Christian Reads… (So You Don’t Have To) – SEO Edition – April 2011
Welcome to Christian Reads… (So You Don’t Have To) – SEO Edition. This is the first of my bi-weekly’ish ongoing attempt to give you all a quick, hard-hitting blog post that pulls together the best SEO articles I’ve seen and have been reading the past couple of weeks along with some key observations from each.
Here is a collection of links to other resources on the Web that have to do with SEO that I found interesting. Have any you would like to share? Please add with a comment!
March 2011: Search Market Share By The Numbers
- This was a blog post we put up on April 12th.
- Bing / Yahoo continue to slowly gobble up market share from Google. Google controlled 64.42% of the search market in March 2011. This percentage has been shrinking.
U.S. Google Panda Update, Round 2: Shrinking Demand For eHow
- Updated U.S. figures on how Google’s Panda update hurt content farms’ search engine rankings.
- Also lists some of the winners from the update that have seen an uptick in search rankings.
- While it was thought eHow escaped many penalties when the update first went live, it looks like eHow was hit pretty hard, losing ~66% of its organic visibility in Google.
- Our neighbors two floors up released their first paid tool – the AboutUs Site Report.
- Check up to 50 URLs and get stats on each page’s website visibility – from title tags to whether you’re allowing search engines to even index your content.

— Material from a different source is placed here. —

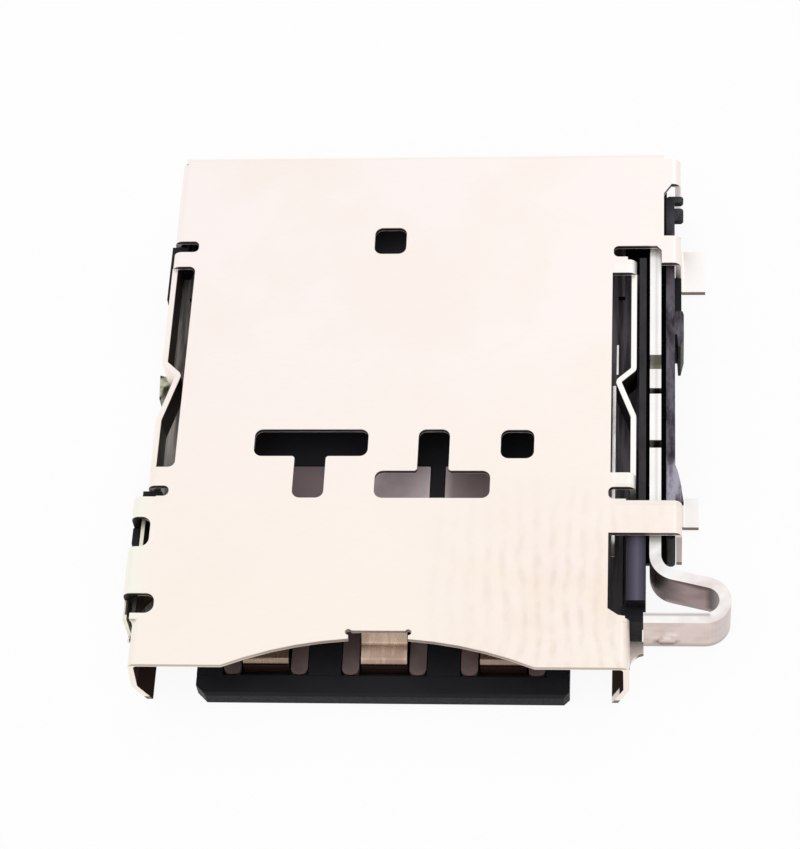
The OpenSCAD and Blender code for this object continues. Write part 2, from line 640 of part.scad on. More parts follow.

- Looks to be a great tool to be able to see just how well a web page is fairing from a search engine optimization perspective.
Coming Up First Is Not Accident
- An article at Boston.com that goes into how business can use fair or dirty SEO tactics to gain search engine rankings.
- Interesting tidbit to come out of the article – “A study released in September by the Pew Internet & American Life Project found that 58 percent of those who were surveyed search the Internet for information on products and services before they buy.” Honestly, I could only predict this percentage getting higher and higher.
- Some clickthrough rate percentages depending on search engine rank were hit on. There’s a big different in CTR from the first organic position to the fourth.
5 Site Optimization Blunders That Will Kill Your Rankings
- 5 essential ways you can effectively screw up your organic search engine rankings. From duh (don’t block search engine spider access to your site) to, our favorite, flash-driven websites.
- Pro-tip – when you have the desire to put a picture of a spider in your blog post due to talking about search engine spiders, holy crickets, please use a drawing or cartoon spider and not the real thing!
Have you read any nice SEO articles recently? Please share!
My personal Christian Reads…
Been reading a book called Johannes Cabal: The Necromancer and I have to say, it’s diabolically witty and well worth looking into. A fun except from it:
“Lots of forms. Stacks of forms. An average of nine thousand, seven hundred, and forty-seven of them were required to gain entrance to Hell. The largest form ran to fifteen thousand, four hundred, and ninety-seven questions. The shortest to just five, but five of such subtle phraseology, labyrinthine grammar, and malicious ambiguity that, released into the mortal world, they would certainly have formed the basis of a new religion or, at the least, a management course. This, then, was the first torment of Hell, as engineered by the soul of a bank clerk.”








The news on the Panda update is really interesting, thanks for sharing.
Re: your 2nd article about Panda’s effect on eHow. I see here that Demand Media is saying that the impact of Panda on their search engine traffic is “significantly overstated” and that they’re expecting ” year-over-year page view growth across its owned and operated Content & Media properties in the second quarter of 2011 will be comparable to, or greater than, the year-over-year page view growth achieved in the second quarter of 2010.”
http://searchengineland.com/demand-media-pandas-impact-on-ehow-com-significantly-overstated-73358
http://ir.demandmedia.com/phoenix.zhtml?c=215358&p=irol-newsArticle&ID=1551166&highlight=
Frankly – in my opinion content like eHow’s is about 85% worthless crap, but I don’t think it’s fair to condemn all of it. If certain pieces of content are valuable and attracts links then so what if the rest of it sucks. The lesson is that companies who want to compete have to create compelling, optimized content that fits their niche. You shouldn’t have any trouble beating out an eHow article for a phrase if you put a little bit of work into your piece. Wikipedia – now that’s a different story.